Shahjahan, who ruled between the years 1628 and 1658, was the great Mughal Emperor who built the magnificent Red Fort of Delhi. But Shahjahan was neither the eldest son (he was the third) nor the son of the empress (his mother was one of the MANY wives of Emperor Jahangir). Not surprisingly, Shahjahan’s journey to the throne is a story of gory politics and intrigue. How exactly did he beat the odds to take over the Mughal throne?
[Detour: Listen to the Storytrails podcast on Stories of Red Fort here].
Shahjahan grew up away from the hustle-bustle of his father Jahangir’s household. On the advice of the royal astrologers, he was raised by his grandparents, Emperor Akbar and Empress Ruqaiya Sultana Begum. It was destined, they said, that Ruqaiya would raise an emperor. Though he grew up sheltered from palace politics, he acquired all the education a prince needed: martial arts, law and administration, liberal arts and more.
Meanwhile, Jahangir’s eldest son, Prince Khusrau, was being apprenticed in all key posts in the government. Perhaps, one day he would occupy the throne? But unfortunately, the impatient Khusrau made a cardinal mistake in 1606. While he was based in Lahore, he staked his claim to the throne, even when his father, Jahangir, was alive and well. Jahangir crushed Khusrau’s rebellion, and imprisoned him. All Khusrau’s supporters were publicly executed. Khusrau himself was blinded and later executed. His sons too were imprisoned. Shahjahan, till now a dark horse, became closer to Jahangir, and developed wide political connections in the capital. Shahjahan assumed key political and military responsibilities and exhibited excellent leadership abilities. Jahangir’s second son Parviz Mirza was an incompetent drunk, so it was clear that Shahjahan was the potential successor.
But all was not well in the palace. Jahangir was a pleasure-seeker, drifting into addiction. So his 20th wife, Nurjahan became the real power centre. Cleverly, she started plotting and scheming about Jahangir’s succession. She got her daughter by her previous husband married to Jahangir’s other son Shahryar, and her niece Mumtaz married to Shahjahan. Yes, the famous Mumtaz was the daughter of Asaf Khan, Nurjahan’s own brother. With this, Nurjahan had covered all bases.
But Nurjahan dearly wanted her son-in-law Shahryar on the throne. The opportunity came when the Persians besieged Kandahar. Nurjahan influenced Jahangir to order Shahjahan to fight the Persians. Shahjahan refused, because he believed that in his absence, she would poison Jahangir and install Shahryar as emperor. This, of course, meant that Shahjahan had disobeyed the imperial command, and so he was promptly arrested. His young sons were sent to Nurjahan’s harem. Shahjahan quickly realised that he had painted himself into a corner, and sought royal pardon. Jahangir probably sensed this background and forgave him; but the cold war between Shahjahan and Nurjahan was hotting up.

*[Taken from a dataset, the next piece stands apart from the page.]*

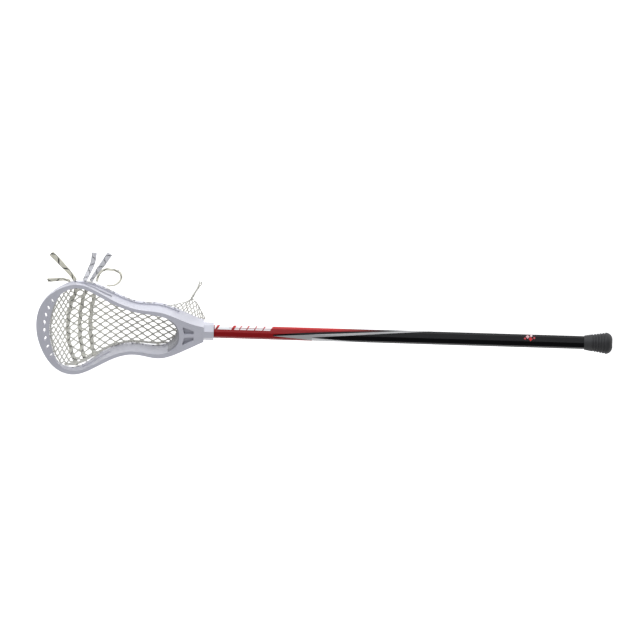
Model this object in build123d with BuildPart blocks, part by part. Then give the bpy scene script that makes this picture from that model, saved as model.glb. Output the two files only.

The flash point came when Jahangir died near Lahore in 1627. At that time Shahjahan was busy fighting a war in Deccan. Shahryar, then Governor of Lahore, immediately declared himself emperor, using the Lahore treasury to buy off key nobles.
Now, Asaf Khan, Shahjahan’s father in law, made some brilliant moves to protect his dear son-in-law, Shahjahan’s claim. First, he rescued Shahjahan’s sons from Nurjahan’s harem, and arrested Nurjahan. This prevented Nurjahan from taking any hostages. Next, he released Prince Dawar Baksh from prison and proclaimed him as emperor. Interestingly, Dawar Baksh was the son of Prince Khusrau who had earlier revolted against Jahangir and been executed. Dawar Baksh was put on the royal elephant and sent with an army to fight Shahryar. Dawar Baksh, a hopeless man without any talent, could not believe his luck! He did not realise that he was a proxy and a red-herring to fool the opposition. The imperial army, which was really commanded by an able Shahjahan loyalist, destroyed Shahryar’s army anyway.
Meanwhile, Shahjahan rushed back from Deccan and was declared emperor. All the nobles fell in line. Shahjahan then executed every possible male rival to the throne. That included Shahryar and many cousins and nephews. Dawar Baksh too was executed. Finally, with all the bloody business behind him, Shahjahan commenced his long and glorious reign as emperor, with Asaf Khan as Prime minister. Ultimately, it appears that the royal astrologers were right, after all!